╭─ Data block

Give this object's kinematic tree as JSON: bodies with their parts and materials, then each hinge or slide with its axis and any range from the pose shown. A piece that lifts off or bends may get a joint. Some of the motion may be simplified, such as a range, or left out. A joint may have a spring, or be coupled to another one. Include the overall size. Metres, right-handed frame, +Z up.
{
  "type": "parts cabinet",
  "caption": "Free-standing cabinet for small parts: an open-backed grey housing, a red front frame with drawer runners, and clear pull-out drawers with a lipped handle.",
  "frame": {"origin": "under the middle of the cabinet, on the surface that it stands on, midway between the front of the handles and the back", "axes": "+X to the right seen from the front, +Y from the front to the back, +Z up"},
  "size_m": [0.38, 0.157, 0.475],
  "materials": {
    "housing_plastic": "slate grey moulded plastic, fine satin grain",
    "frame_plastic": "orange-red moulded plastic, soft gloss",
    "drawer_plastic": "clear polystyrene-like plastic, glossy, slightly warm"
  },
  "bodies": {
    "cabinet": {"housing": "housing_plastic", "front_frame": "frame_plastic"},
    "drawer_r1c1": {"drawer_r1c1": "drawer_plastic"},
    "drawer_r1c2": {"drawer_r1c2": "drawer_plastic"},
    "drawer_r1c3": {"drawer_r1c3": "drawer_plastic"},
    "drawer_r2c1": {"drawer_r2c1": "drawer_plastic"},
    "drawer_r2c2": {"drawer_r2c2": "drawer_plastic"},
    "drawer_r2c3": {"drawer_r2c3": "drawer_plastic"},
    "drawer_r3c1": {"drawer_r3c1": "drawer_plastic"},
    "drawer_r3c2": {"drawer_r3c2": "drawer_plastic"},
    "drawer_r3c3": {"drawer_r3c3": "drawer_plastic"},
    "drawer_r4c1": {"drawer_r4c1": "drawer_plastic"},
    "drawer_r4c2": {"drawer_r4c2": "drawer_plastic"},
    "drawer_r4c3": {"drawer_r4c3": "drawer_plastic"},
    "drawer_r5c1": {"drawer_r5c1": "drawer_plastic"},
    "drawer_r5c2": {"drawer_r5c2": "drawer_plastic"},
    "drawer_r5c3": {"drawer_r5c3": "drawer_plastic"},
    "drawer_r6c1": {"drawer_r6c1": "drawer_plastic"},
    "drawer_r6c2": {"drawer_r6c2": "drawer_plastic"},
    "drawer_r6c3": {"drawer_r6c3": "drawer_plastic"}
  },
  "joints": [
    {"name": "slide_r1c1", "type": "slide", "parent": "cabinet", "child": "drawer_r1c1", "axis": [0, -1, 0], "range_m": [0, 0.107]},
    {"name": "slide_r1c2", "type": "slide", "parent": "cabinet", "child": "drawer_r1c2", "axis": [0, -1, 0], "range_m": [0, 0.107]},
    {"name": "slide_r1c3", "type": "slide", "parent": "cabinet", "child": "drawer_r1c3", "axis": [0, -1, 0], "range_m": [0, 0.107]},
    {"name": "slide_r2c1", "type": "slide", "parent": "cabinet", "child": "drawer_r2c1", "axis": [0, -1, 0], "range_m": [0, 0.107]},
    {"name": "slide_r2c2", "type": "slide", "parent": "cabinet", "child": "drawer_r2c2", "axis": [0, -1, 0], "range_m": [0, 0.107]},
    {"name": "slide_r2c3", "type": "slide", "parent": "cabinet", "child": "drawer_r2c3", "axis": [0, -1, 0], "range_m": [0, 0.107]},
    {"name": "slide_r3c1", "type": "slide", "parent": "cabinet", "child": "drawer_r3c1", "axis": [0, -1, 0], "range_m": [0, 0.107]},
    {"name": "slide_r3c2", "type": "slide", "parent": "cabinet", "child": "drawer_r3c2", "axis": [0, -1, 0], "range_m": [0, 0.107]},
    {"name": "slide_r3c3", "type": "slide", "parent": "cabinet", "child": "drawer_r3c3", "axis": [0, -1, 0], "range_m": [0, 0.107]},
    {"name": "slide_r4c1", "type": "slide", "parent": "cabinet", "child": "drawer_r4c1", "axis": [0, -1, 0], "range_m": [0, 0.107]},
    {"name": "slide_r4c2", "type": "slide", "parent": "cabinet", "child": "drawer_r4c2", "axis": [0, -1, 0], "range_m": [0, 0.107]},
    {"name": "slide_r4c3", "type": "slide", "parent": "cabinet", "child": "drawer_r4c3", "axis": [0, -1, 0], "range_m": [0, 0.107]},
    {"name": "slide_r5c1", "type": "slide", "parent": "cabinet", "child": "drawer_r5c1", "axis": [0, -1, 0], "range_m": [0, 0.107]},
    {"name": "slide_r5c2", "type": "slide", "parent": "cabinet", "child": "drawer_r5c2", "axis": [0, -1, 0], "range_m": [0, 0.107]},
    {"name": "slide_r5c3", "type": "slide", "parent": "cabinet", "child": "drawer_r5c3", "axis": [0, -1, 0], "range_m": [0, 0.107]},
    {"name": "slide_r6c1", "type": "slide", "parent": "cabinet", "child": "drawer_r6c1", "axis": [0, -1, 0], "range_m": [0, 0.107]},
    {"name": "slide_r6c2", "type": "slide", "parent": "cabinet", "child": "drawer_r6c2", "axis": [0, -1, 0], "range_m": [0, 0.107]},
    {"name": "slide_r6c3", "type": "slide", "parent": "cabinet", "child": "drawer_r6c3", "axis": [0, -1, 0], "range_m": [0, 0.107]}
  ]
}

╰─

### What to work on
Write out every line of the material again, exactly as it reads.

### Output of the exercise
Give this object's kinematic tree as JSON: bodies with their parts and materials, then each hinge or slide with its axis and any range from the pose shown. A piece that lifts off or bends may get a joint. Some of the motion may be simplified, such as a range, or left out. A joint may have a spring, or be coupled to another one. Include the overall size. Metres, right-handed frame, +Z up.
{
  "type": "parts cabinet",
  "caption": "Free-standing cabinet for small parts: an open-backed grey housing, a red front frame with drawer runners, and clear pull-out drawers with a lipped handle.",
  "frame": {"origin": "under the middle of the cabinet, on the surface that it stands on, midway between the front of the handles and the back", "axes": "+X to the right seen from the front, +Y from the front to the back, +Z up"},
  "size_m": [0.38, 0.157, 0.475],
  "materials": {
    "housing_plastic": "slate grey moulded plastic, fine satin grain",
    "frame_plastic": "orange-red moulded plastic, soft gloss",
    "drawer_plastic": "clear polystyrene-like plastic, glossy, slightly warm"
  },
  "bodies": {
    "cabinet": {"housing": "housing_plastic", "front_frame": "frame_plastic"},
    "drawer_r1c1": {"drawer_r1c1": "drawer_plastic"},
    "drawer_r1c2": {"drawer_r1c2": "drawer_plastic"},
    "drawer_r1c3": {"drawer_r1c3": "drawer_plastic"},
    "drawer_r2c1": {"drawer_r2c1": "drawer_plastic"},
    "drawer_r2c2": {"drawer_r2c2": "drawer_plastic"},
    "drawer_r2c3": {"drawer_r2c3": "drawer_plastic"},
    "drawer_r3c1": {"drawer_r3c1": "drawer_plastic"},
    "drawer_r3c2": {"drawer_r3c2": "drawer_plastic"},
    "drawer_r3c3": {"drawer_r3c3": "drawer_plastic"},
    "drawer_r4c1": {"drawer_r4c1": "drawer_plastic"},
    "drawer_r4c2": {"drawer_r4c2": "drawer_plastic"},
    "drawer_r4c3": {"drawer_r4c3": "drawer_plastic"},
    "drawer_r5c1": {"drawer_r5c1": "drawer_plastic"},
    "drawer_r5c2": {"drawer_r5c2": "drawer_plastic"},
    "drawer_r5c3": {"drawer_r5c3": "drawer_plastic"},
    "drawer_r6c1": {"drawer_r6c1": "drawer_plastic"},
    "drawer_r6c2": {"drawer_r6c2": "drawer_plastic"},
    "drawer_r6c3": {"drawer_r6c3": "drawer_plastic"}
  },
  "joints": [
    {"name": "slide_r1c1", "type": "slide", "parent": "cabinet", "child": "drawer_r1c1", "axis": [0, -1, 0], "range_m": [0, 0.107]},
    {"name": "slide_r1c2", "type": "slide", "parent": "cabinet", "child": "drawer_r1c2", "axis": [0, -1, 0], "range_m": [0, 0.107]},
    {"name": "slide_r1c3", "type": "slide", "parent": "cabinet", "child": "drawer_r1c3", "axis": [0, -1, 0], "range_m": [0, 0.107]},
    {"name": "slide_r2c1", "type": "slide", "parent": "cabinet", "child": "drawer_r2c1", "axis": [0, -1, 0], "range_m": [0, 0.107]},
    {"name": "slide_r2c2", "type": "slide", "parent": "cabinet", "child": "drawer_r2c2", "axis": [0, -1, 0], "range_m": [0, 0.107]},
    {"name": "slide_r2c3", "type": "slide", "parent": "cabinet", "child": "drawer_r2c3", "axis": [0, -1, 0], "range_m": [0, 0.107]},
    {"name": "slide_r3c1", "type": "slide", "parent": "cabinet", "child": "drawer_r3c1", "axis": [0, -1, 0], "range_m": [0, 0.107]},
    {"name": "slide_r3c2", "type": "slide", "parent": "cabinet", "child": "drawer_r3c2", "axis": [0, -1, 0], "range_m": [0, 0.107]},
    {"name": "slide_r3c3", "type": "slide", "parent": "cabinet", "child": "drawer_r3c3", "axis": [0, -1, 0], "range_m": [0, 0.107]},
    {"name": "slide_r4c1", "type": "slide", "parent": "cabinet", "child": "drawer_r4c1", "axis": [0, -1, 0], "range_m": [0, 0.107]},
    {"name": "slide_r4c2", "type": "slide", "parent": "cabinet", "child": "drawer_r4c2", "axis": [0, -1, 0], "range_m": [0, 0.107]},
    {"name": "slide_r4c3", "type": "slide", "parent": "cabinet", "child": "drawer_r4c3", "axis": [0, -1, 0], "range_m": [0, 0.107]},
    {"name": "slide_r5c1", "type": "slide", "parent": "cabinet", "child": "drawer_r5c1", "axis": [0, -1, 0], "range_m": [0, 0.107]},
    {"name": "slide_r5c2", "type": "slide", "parent": "cabinet", "child": "drawer_r5c2", "axis": [0, -1, 0], "range_m": [0, 0.107]},
    {"name": "slide_r5c3", "type": "slide", "parent": "cabinet", "child": "drawer_r5c3", "axis": [0, -1, 0], "range_m": [0, 0.107]},
    {"name": "slide_r6c1", "type": "slide", "parent": "cabinet", "child": "drawer_r6c1", "axis": [0, -1, 0], "range_m": [0, 0.107]},
    {"name": "slide_r6c2", "type": "slide", "parent": "cabinet", "child": "drawer_r6c2", "axis": [0, -1, 0], "range_m": [0, 0.107]},
    {"name": "slide_r6c3", "type": "slide", "parent": "cabinet", "child": "drawer_r6c3", "axis": [0, -1, 0], "range_m": [0, 0.107]}
  ]
}